- _REQUEST_: Copy out every line exactly as given.

Collected data:
########
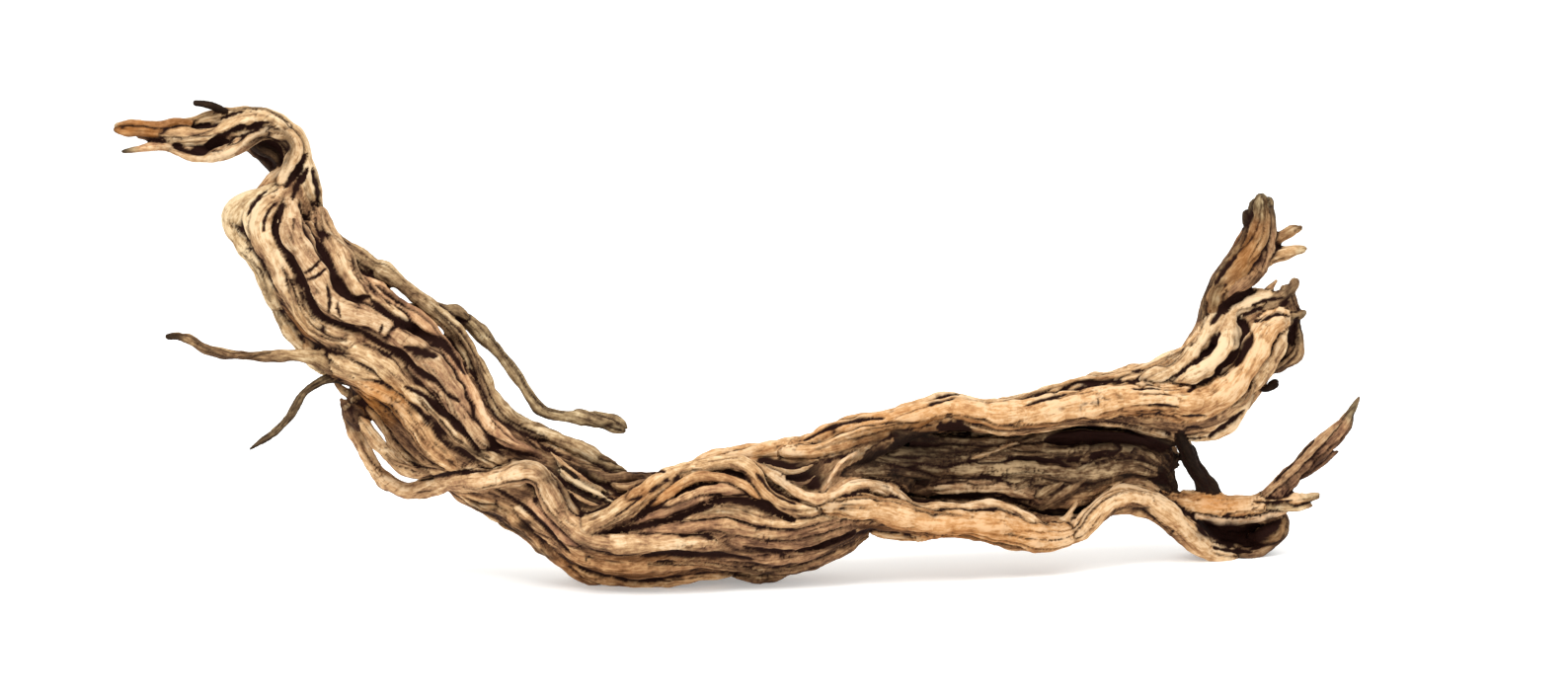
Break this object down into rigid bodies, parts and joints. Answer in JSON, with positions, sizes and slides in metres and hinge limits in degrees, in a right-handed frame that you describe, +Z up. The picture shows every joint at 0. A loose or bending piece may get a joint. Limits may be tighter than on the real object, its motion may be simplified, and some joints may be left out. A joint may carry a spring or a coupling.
{
  "type": "piece of driftwood",
  "caption": "Twisted, ropy length of bare weathered vine wood with raised forked ends, side roots and a hollowed heart; lies on its belly and a root foot.",
  "frame": {"origin": "centre of the bounding box, on the surface that the wood rests on", "axes": "+X along the wood to its forked right end as seen from the front, +Y to the back, +Z up"},
  "size_m": [0.6333, 0.1191, 0.2484],
  "materials": {
    "weathered_wood": "bare, sun and water worn, dry and matt, with dark grooves and a grey heart"
  },
  "bodies": {
    "root": {"driftwood": "weathered_wood"}
  },
  "joints": []
}
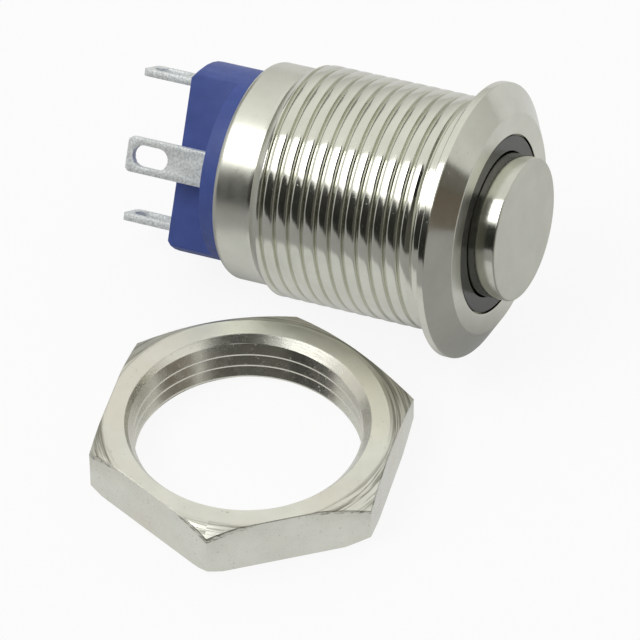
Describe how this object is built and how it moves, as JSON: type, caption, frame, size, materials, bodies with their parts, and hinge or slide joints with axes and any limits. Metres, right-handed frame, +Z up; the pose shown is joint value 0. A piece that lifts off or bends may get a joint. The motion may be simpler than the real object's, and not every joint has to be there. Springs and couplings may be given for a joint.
{
  "type": "pushbutton switch",
  "caption": "Momentary metal pushbutton switch: raised round button, threaded barrel, moulded base with solder lugs, and its hexagonal panel nut taken off",
  "frame": {"origin": "centre of the footprint on the table that the switch and its nut lie on", "axes": "+Z up from the table; the switch's push axis points towards -Y and 6.4 degrees upward, and the nut lies flat on the -X side of it"},
  "size_m": [0.0382, 0.0294, 0.0186],
  "materials": {
    "nickel_plate": "bright nickel plate on a turned brass body",
    "nut_nickel": "nickel plate, slightly pitted, with a machined face",
    "button_metal": "fine satin face, bright turned side",
    "ring_grey": "plain matt grey",
    "base_blue": "matt royal blue moulding",
    "tinned_lug": "tin plate, finely speckled",
    "black_plastic": "plain moulding",
    "seal_rubber": "plain",
    "spring_steel": "drawn wire and stamped strip",
    "blade_copper": "rolled copper alloy strip",
    "contact_silver": "silver rivet"
  },
  "bodies": {
    "housing": {"housing_barrel": "nickel_plate", "guide_ring": "ring_grey", "return_spring": "spring_steel", "spring_seat_washer": "spring_steel", "chamber_gasket": "seal_rubber", "chamber_cover": "black_plastic", "base_block": "base_blue", "terminal_common": "tinned_lug", "terminal_no": "tinned_lug", "terminal_nc": "tinned_lug", "blade_pin": "spring_steel", "nc_contact": "contact_silver", "no_contact": "contact_silver", "blade_spring": "spring_steel", "panel_nut": "nut_nickel"},
    "button": {"button_cap": "button_metal", "plunger": "black_plastic", "front_o_ring": "seal_rubber", "retaining_clip": "spring_steel"},
    "blade": {"contact_blade": "blade_copper", "moving_contact": "contact_silver"}
  },
  "joints": [
    {"name": "button_press", "type": "slide", "parent": "housing", "child": "button", "axis": [0, 0.9937, -0.1122], "range_m": [0, 0.0015], "stiffness_N_per_m": 1000, "springref_m": -0.0015, "deforming": ["return_spring"]},
    {"name": "contact_blade_swing", "type": "hinge", "parent": "housing", "child": "blade", "pos_m": [0.00663, 0.00308, 0.0098], "axis": [0.5563, 0.0932, 0.8257], "range_deg": [0, 14.62], "stiffness_Nm_per_rad": 0.0005, "springref_deg": -14.32, "deforming": ["blade_spring"]}
  ],
  "couplings": [
    {"joint": "contact_blade_swing", "follows": "button_press", "rad_per_m": 170}
  ]
}
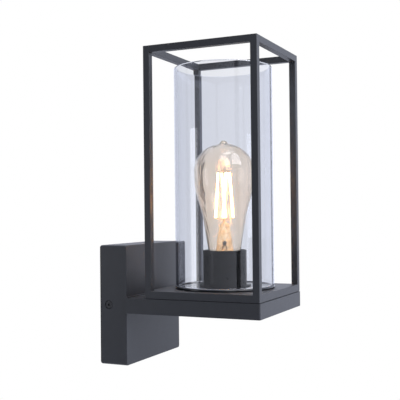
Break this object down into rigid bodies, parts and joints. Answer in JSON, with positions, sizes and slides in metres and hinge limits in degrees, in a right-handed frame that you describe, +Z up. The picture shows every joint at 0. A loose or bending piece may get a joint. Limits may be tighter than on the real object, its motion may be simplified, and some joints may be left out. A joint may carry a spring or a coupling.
{
  "type": "outdoor wall lantern",
  "caption": "Outdoor wall lantern: square wall box, flat arm tray, open square frame round a clear glass cylinder with a filament bulb.",
  "frame": {"origin": "middle of the wall bracket's back face, which lies against the wall", "axes": "+Z up, +Y into the wall, -Y out of the wall towards the viewer, +X to the right seen from in front"},
  "size_m": [0.1262, 0.1806, 0.3304],
  "materials": {
    "paint": "fine matt anthracite powder coat",
    "galvanised": "zinc-plated steel",
    "stainless": "stainless screws and wire",
    "rubber": "black silicone rubber",
    "brass": "plain brass contacts and cap",
    "glass": "clear borosilicate tube",
    "bulb_glass": "pale amber bulb glass",
    "filament": "warm glowing filament",
    "socket_plastic": "black heat-resistant moulding",
    "block_plastic": "pale nylon terminal block",
    "lead_brown": "brown lead sleeve",
    "lead_blue": "blue lead sleeve",
    "lead_green": "green earth lead sleeve"
  },
  "bodies": {
    "wall_side": {"wall_bracket": "galvanised", "cable_grommet": "rubber"},
    "lantern": {"arm_screw_left": "stainless", "arm_screw_right": "stainless", "base_plate": "paint", "base_tray": "paint", "bottom_cover": "paint", "canopy_gasket": "rubber", "canopy_housing": "paint", "cover_screw_1": "stainless", "cover_screw_2": "stainless", "cover_screw_3": "stainless", "cover_screw_4": "stainless", "earth_lead": "lead_green", "earth_nut": "galvanised", "earth_post": "brass", "earth_tag": "brass", "frame_screw_front_left": "stainless", "frame_screw_front_right": "stainless", "frame_screw_rear_left": "stainless", "frame_screw_rear_right": "stainless", "glass_gasket": "rubber", "glass_seat": "paint", "holder_cover": "paint", "lampholder_body": "socket_plastic", "live_lead": "lead_brown", "neutral_lead": "lead_blue", "nipple_nut": "galvanised", "post_front_left": "paint", "post_front_right": "paint", "post_rear_left": "paint", "post_rear_right": "paint", "side_screw_left": "stainless", "side_screw_right": "stainless", "socket_shell": "brass", "terminal_block": "block_plastic", "terminal_screw_lower_1": "stainless", "terminal_screw_lower_2": "stainless", "terminal_screw_lower_3": "stainless", "terminal_screw_upper_1": "stainless", "terminal_screw_upper_2": "stainless", "terminal_screw_upper_3": "stainless", "threaded_nipple": "galvanised", "top_bar_front": "paint", "top_bar_left": "paint", "top_bar_rear": "paint", "top_bar_right": "paint"},
    "glass": {"glass_cylinder": "glass"},
    "bulb": {"bulb_cap": "brass", "bulb_envelope": "bulb_glass", "bulb_stem": "bulb_glass", "cap_contact": "brass", "cap_insulator": "socket_plastic", "filament_1": "filament", "filament_2": "filament", "filament_3": "filament", "filament_4": "filament", "filament_support": "stainless"},
    "contact": {"centre_contact": "brass"}
  },
  "joints": [
    {"name": "canopy_slide", "type": "slide", "parent": "wall_side", "child": "lantern", "axis": [0, -1, 0], "range_m": [0, 0.045]},
    {"name": "glass_lift", "type": "slide", "parent": "lantern", "child": "glass", "axis": [0, 0, 1], "range_m": [0, 0.255]},
    {"name": "bulb_lift", "type": "slide", "parent": "lantern", "child": "bulb", "axis": [0, 0, 1], "range_m": [0, 0.245]},
    {"name": "contact_press", "type": "slide", "parent": "lantern", "child": "contact", "axis": [0, 0, -1], "range_m": [0, 0.0015], "stiffness_N_per_m": 400, "springref_m": -0.002}
  ]
}
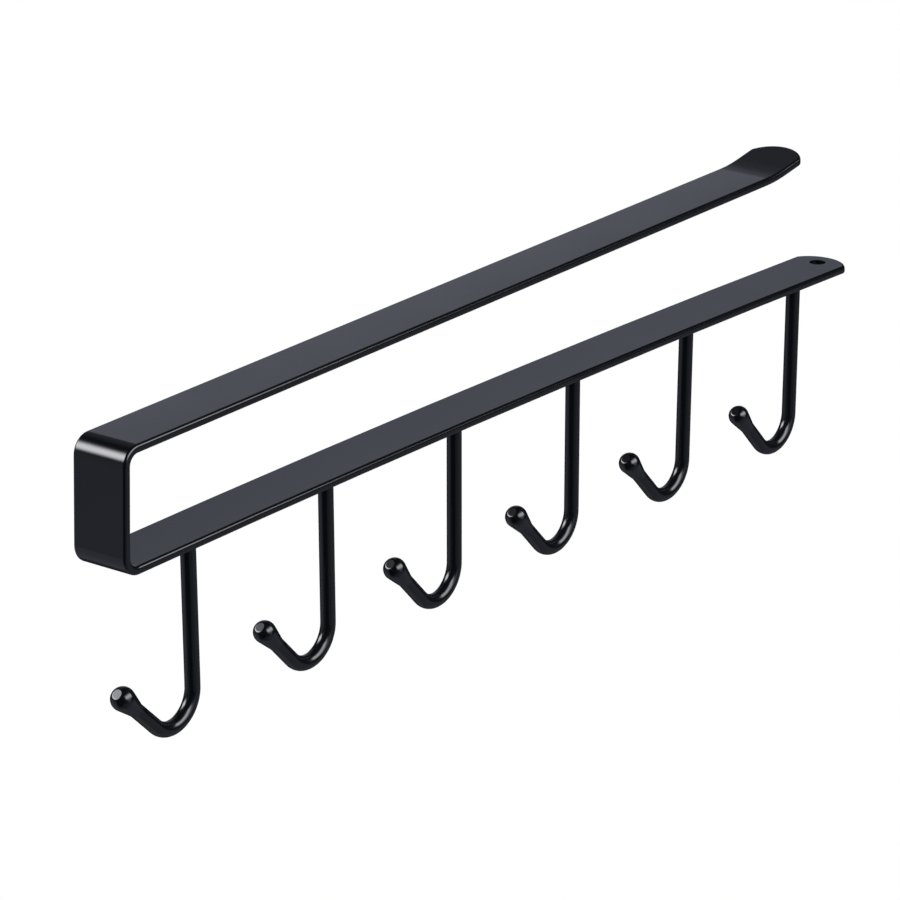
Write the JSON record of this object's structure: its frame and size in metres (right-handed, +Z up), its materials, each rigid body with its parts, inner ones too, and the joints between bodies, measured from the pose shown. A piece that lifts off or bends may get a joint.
########
- _REPLY_:
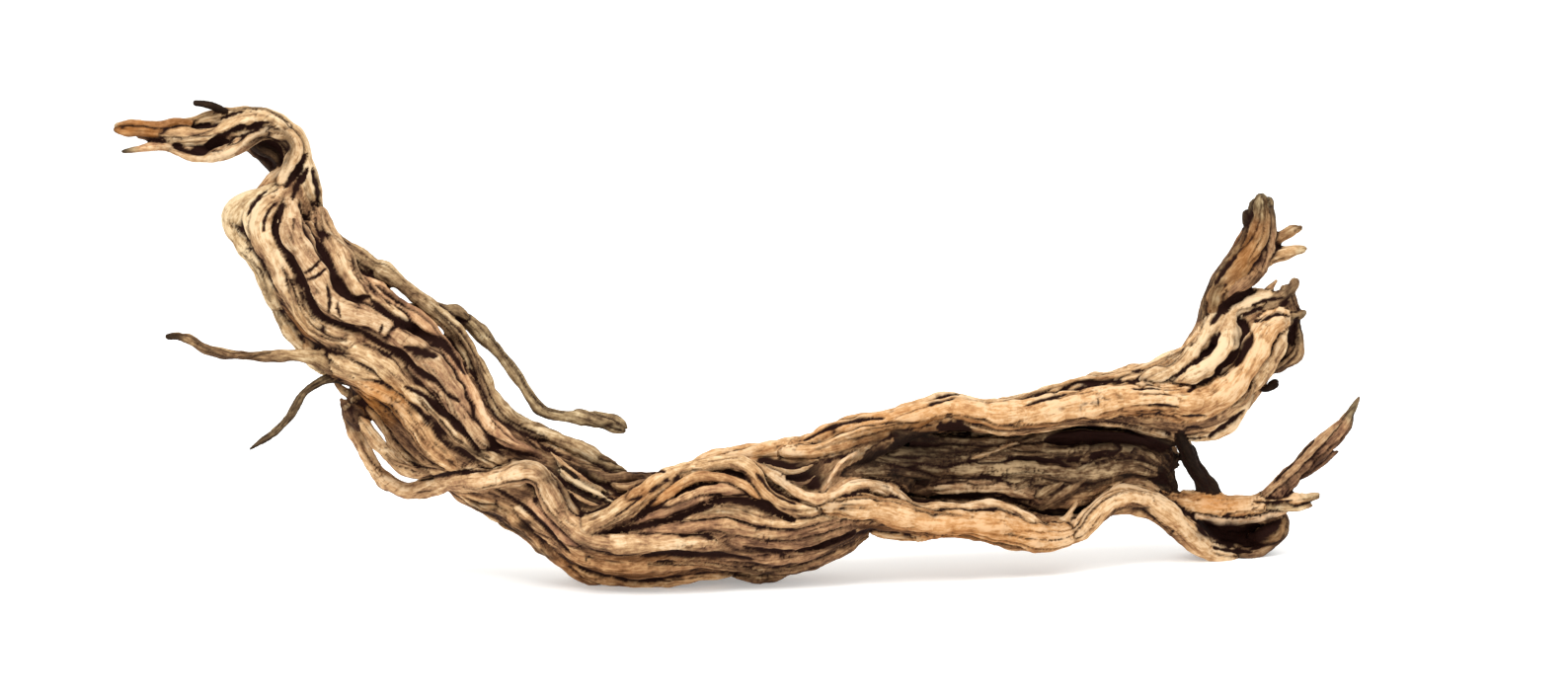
Break this object down into rigid bodies, parts and joints. Answer in JSON, with positions, sizes and slides in metres and hinge limits in degrees, in a right-handed frame that you describe, +Z up. The picture shows every joint at 0. A loose or bending piece may get a joint. Limits may be tighter than on the real object, its motion may be simplified, and some joints may be left out. A joint may carry a spring or a coupling.
{
  "type": "piece of driftwood",
  "caption": "Twisted, ropy length of bare weathered vine wood with raised forked ends, side roots and a hollowed heart; lies on its belly and a root foot.",
  "frame": {"origin": "centre of the bounding box, on the surface that the wood rests on", "axes": "+X along the wood to its forked right end as seen from the front, +Y to the back, +Z up"},
  "size_m": [0.6333, 0.1191, 0.2484],
  "materials": {
    "weathered_wood": "bare, sun and water worn, dry and matt, with dark grooves and a grey heart"
  },
  "bodies": {
    "root": {"driftwood": "weathered_wood"}
  },
  "joints": []
}
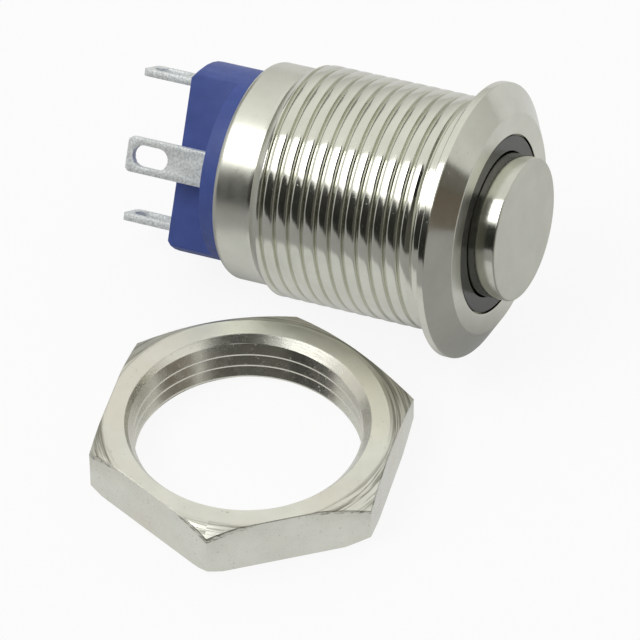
Describe how this object is built and how it moves, as JSON: type, caption, frame, size, materials, bodies with their parts, and hinge or slide joints with axes and any limits. Metres, right-handed frame, +Z up; the pose shown is joint value 0. A piece that lifts off or bends may get a joint. The motion may be simpler than the real object's, and not every joint has to be there. Springs and couplings may be given for a joint.
{
  "type": "pushbutton switch",
  "caption": "Momentary metal pushbutton switch: raised round button, threaded barrel, moulded base with solder lugs, and its hexagonal panel nut taken off",
  "frame": {"origin": "centre of the footprint on the table that the switch and its nut lie on", "axes": "+Z up from the table; the switch's push axis points towards -Y and 6.4 degrees upward, and the nut lies flat on the -X side of it"},
  "size_m": [0.0382, 0.0294, 0.0186],
  "materials": {
    "nickel_plate": "bright nickel plate on a turned brass body",
    "nut_nickel": "nickel plate, slightly pitted, with a machined face",
    "button_metal": "fine satin face, bright turned side",
    "ring_grey": "plain matt grey",
    "base_blue": "matt royal blue moulding",
    "tinned_lug": "tin plate, finely speckled",
    "black_plastic": "plain moulding",
    "seal_rubber": "plain",
    "spring_steel": "drawn wire and stamped strip",
    "blade_copper": "rolled copper alloy strip",
    "contact_silver": "silver rivet"
  },
  "bodies": {
    "housing": {"housing_barrel": "nickel_plate", "guide_ring": "ring_grey", "return_spring": "spring_steel", "spring_seat_washer": "spring_steel", "chamber_gasket": "seal_rubber", "chamber_cover": "black_plastic", "base_block": "base_blue", "terminal_common": "tinned_lug", "terminal_no": "tinned_lug", "terminal_nc": "tinned_lug", "blade_pin": "spring_steel", "nc_contact": "contact_silver", "no_contact": "contact_silver", "blade_spring": "spring_steel", "panel_nut": "nut_nickel"},
    "button": {"button_cap": "button_metal", "plunger": "black_plastic", "front_o_ring": "seal_rubber", "retaining_clip": "spring_steel"},
    "blade": {"contact_blade": "blade_copper", "moving_contact": "contact_silver"}
  },
  "joints": [
    {"name": "button_press", "type": "slide", "parent": "housing", "child": "button", "axis": [0, 0.9937, -0.1122], "range_m": [0, 0.0015], "stiffness_N_per_m": 1000, "springref_m": -0.0015, "deforming": ["return_spring"]},
    {"name": "contact_blade_swing", "type": "hinge", "parent": "housing", "child": "blade", "pos_m": [0.00663, 0.00308, 0.0098], "axis": [0.5563, 0.0932, 0.8257], "range_deg": [0, 14.62], "stiffness_Nm_per_rad": 0.0005, "springref_deg": -14.32, "deforming": ["blade_spring"]}
  ],
  "couplings": [
    {"joint": "contact_blade_swing", "follows": "button_press", "rad_per_m": 170}
  ]
}
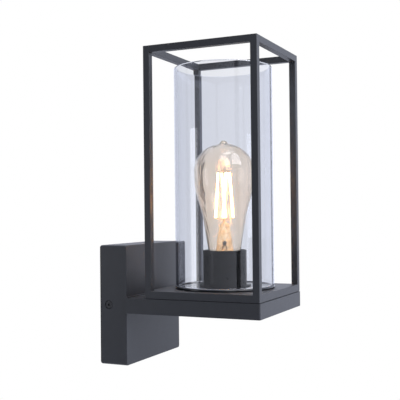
Break this object down into rigid bodies, parts and joints. Answer in JSON, with positions, sizes and slides in metres and hinge limits in degrees, in a right-handed frame that you describe, +Z up. The picture shows every joint at 0. A loose or bending piece may get a joint. Limits may be tighter than on the real object, its motion may be simplified, and some joints may be left out. A joint may carry a spring or a coupling.
{
  "type": "outdoor wall lantern",
  "caption": "Outdoor wall lantern: square wall box, flat arm tray, open square frame round a clear glass cylinder with a filament bulb.",
  "frame": {"origin": "middle of the wall bracket's back face, which lies against the wall", "axes": "+Z up, +Y into the wall, -Y out of the wall towards the viewer, +X to the right seen from in front"},
  "size_m": [0.1262, 0.1806, 0.3304],
  "materials": {
    "paint": "fine matt anthracite powder coat",
    "galvanised": "zinc-plated steel",
    "stainless": "stainless screws and wire",
    "rubber": "black silicone rubber",
    "brass": "plain brass contacts and cap",
    "glass": "clear borosilicate tube",
    "bulb_glass": "pale amber bulb glass",
    "filament": "warm glowing filament",
    "socket_plastic": "black heat-resistant moulding",
    "block_plastic": "pale nylon terminal block",
    "lead_brown": "brown lead sleeve",
    "lead_blue": "blue lead sleeve",
    "lead_green": "green earth lead sleeve"
  },
  "bodies": {
    "wall_side": {"wall_bracket": "galvanised", "cable_grommet": "rubber"},
    "lantern": {"arm_screw_left": "stainless", "arm_screw_right": "stainless", "base_plate": "paint", "base_tray": "paint", "bottom_cover": "paint", "canopy_gasket": "rubber", "canopy_housing": "paint", "cover_screw_1": "stainless", "cover_screw_2": "stainless", "cover_screw_3": "stainless", "cover_screw_4": "stainless", "earth_lead": "lead_green", "earth_nut": "galvanised", "earth_post": "brass", "earth_tag": "brass", "frame_screw_front_left": "stainless", "frame_screw_front_right": "stainless", "frame_screw_rear_left": "stainless", "frame_screw_rear_right": "stainless", "glass_gasket": "rubber", "glass_seat": "paint", "holder_cover": "paint", "lampholder_body": "socket_plastic", "live_lead": "lead_brown", "neutral_lead": "lead_blue", "nipple_nut": "galvanised", "post_front_left": "paint", "post_front_right": "paint", "post_rear_left": "paint", "post_rear_right": "paint", "side_screw_left": "stainless", "side_screw_right": "stainless", "socket_shell": "brass", "terminal_block": "block_plastic", "terminal_screw_lower_1": "stainless", "terminal_screw_lower_2": "stainless", "terminal_screw_lower_3": "stainless", "terminal_screw_upper_1": "stainless", "terminal_screw_upper_2": "stainless", "terminal_screw_upper_3": "stainless", "threaded_nipple": "galvanised", "top_bar_front": "paint", "top_bar_left": "paint", "top_bar_rear": "paint", "top_bar_right": "paint"},
    "glass": {"glass_cylinder": "glass"},
    "bulb": {"bulb_cap": "brass", "bulb_envelope": "bulb_glass", "bulb_stem": "bulb_glass", "cap_contact": "brass", "cap_insulator": "socket_plastic", "filament_1": "filament", "filament_2": "filament", "filament_3": "filament", "filament_4": "filament", "filament_support": "stainless"},
    "contact": {"centre_contact": "brass"}
  },
  "joints": [
    {"name": "canopy_slide", "type": "slide", "parent": "wall_side", "child": "lantern", "axis": [0, -1, 0], "range_m": [0, 0.045]},
    {"name": "glass_lift", "type": "slide", "parent": "lantern", "child": "glass", "axis": [0, 0, 1], "range_m": [0, 0.255]},
    {"name": "bulb_lift", "type": "slide", "parent": "lantern", "child": "bulb", "axis": [0, 0, 1], "range_m": [0, 0.245]},
    {"name": "contact_press", "type": "slide", "parent": "lantern", "child": "contact", "axis": [0, 0, -1], "range_m": [0, 0.0015], "stiffness_N_per_m": 400, "springref_m": -0.002}
  ]
}
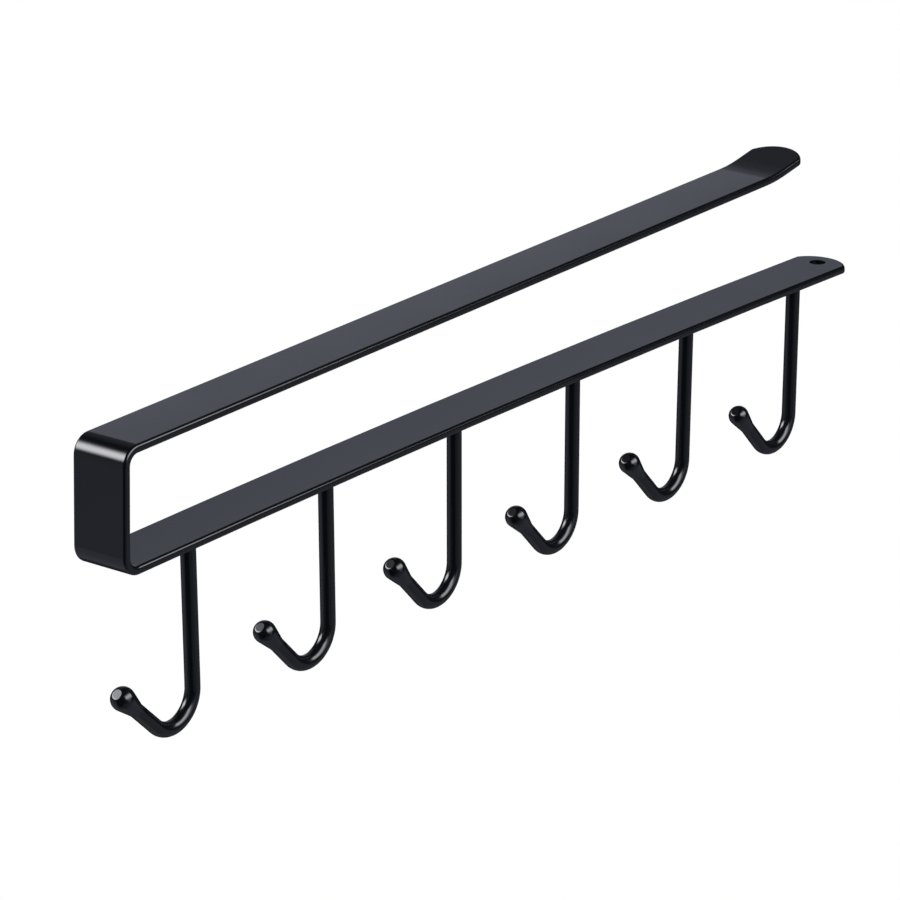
Write the JSON record of this object's structure: its frame and size in metres (right-handed, +Z up), its materials, each rigid body with its parts, inner ones too, and the joints between bodies, measured from the pose shown. A piece that lifts off or bends may get a joint.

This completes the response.